Nanosilicas as Accelerators in Oilwell Cementing at Low Temperatures

Abstract

Abstract Accelerators are important cementing additives in deepwater wells where low temperatures can lengthen the wait-on-cement (WOC) time, potentially increasing the cost of operations. The cement set accelerators traditionally used for shortening WOC times are inorganic salts, such as CaCl2. These accelerators are known to have the potentially negative side effect of increasing the set cement permeability. Nanosilicas, on the other hand, can be advantageous compared to conventional cement set accelerators because they reduce the permeability while increasing the mechanical strength of cement-based materials.

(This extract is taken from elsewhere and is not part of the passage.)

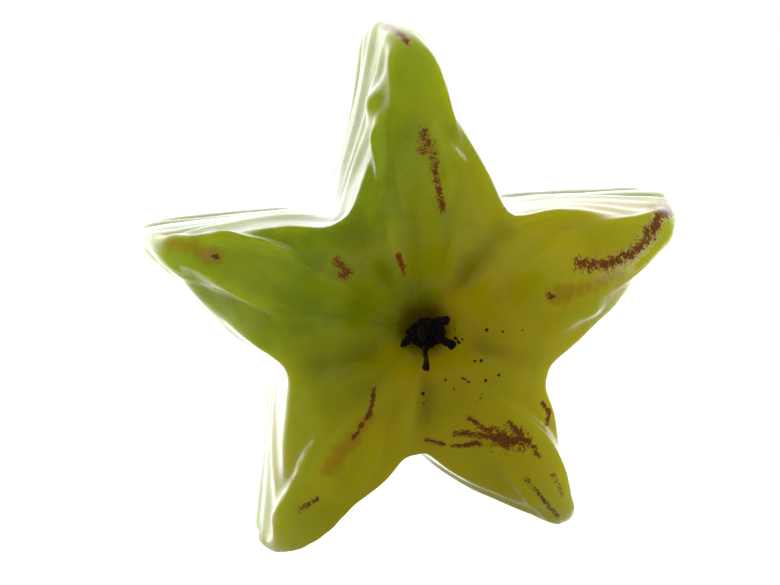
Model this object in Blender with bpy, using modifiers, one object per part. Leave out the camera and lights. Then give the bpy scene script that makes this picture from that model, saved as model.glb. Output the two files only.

For this reason, nanosilicas are known to be particularly good candidates as replacement materials for traditional salt accelerators. This study investigates the feasibility of using different sizes and aspect ratios of nanosilicas as cement hydration accelerators under low-temperature conditions 59°F (15°). The nanosilica activities are herein defined through their comparative advantages with traditional accelerators as well as through the advantages and disadvantages of the different nanosilicas resulting from their various sizes and shapes. While hydration of oilwell cement is known to be accelerated by the addition of nanosilica, the effects of nanosilica particle shape on cement hydration kinetics has not been previously investigated. The isothermal calorimetry experiments conducted in this study reveal that just as smaller nanosilica particle sizes increase the cement set acceleration so do higher nanosilica aspect ratios. The effects of slurry density on the relative merits of CaCl2 and nanosilica are also investigated. In regular-weight slurries, the effectiveness of nanosilica acceleration appears to be weaker than that of CaCl2, especially during early ages (≤ 3 days). In lightweight slurries, the effectiveness of nanosilica acceleration can be much stronger than that of CaCl2, especially when mid- to long-term properties (≥ 2 days) are considered. Smaller particle sizes and higher aspect ratios enhance the acceleration effect of nanosilica. The compressive strength development of lightweight oilwell cements with and without accelerators was also investigated. Lightweight cements accelerated with nanosilica displayed 7-day compressive strengths up to 136% higher than those accelerated with CaCl2.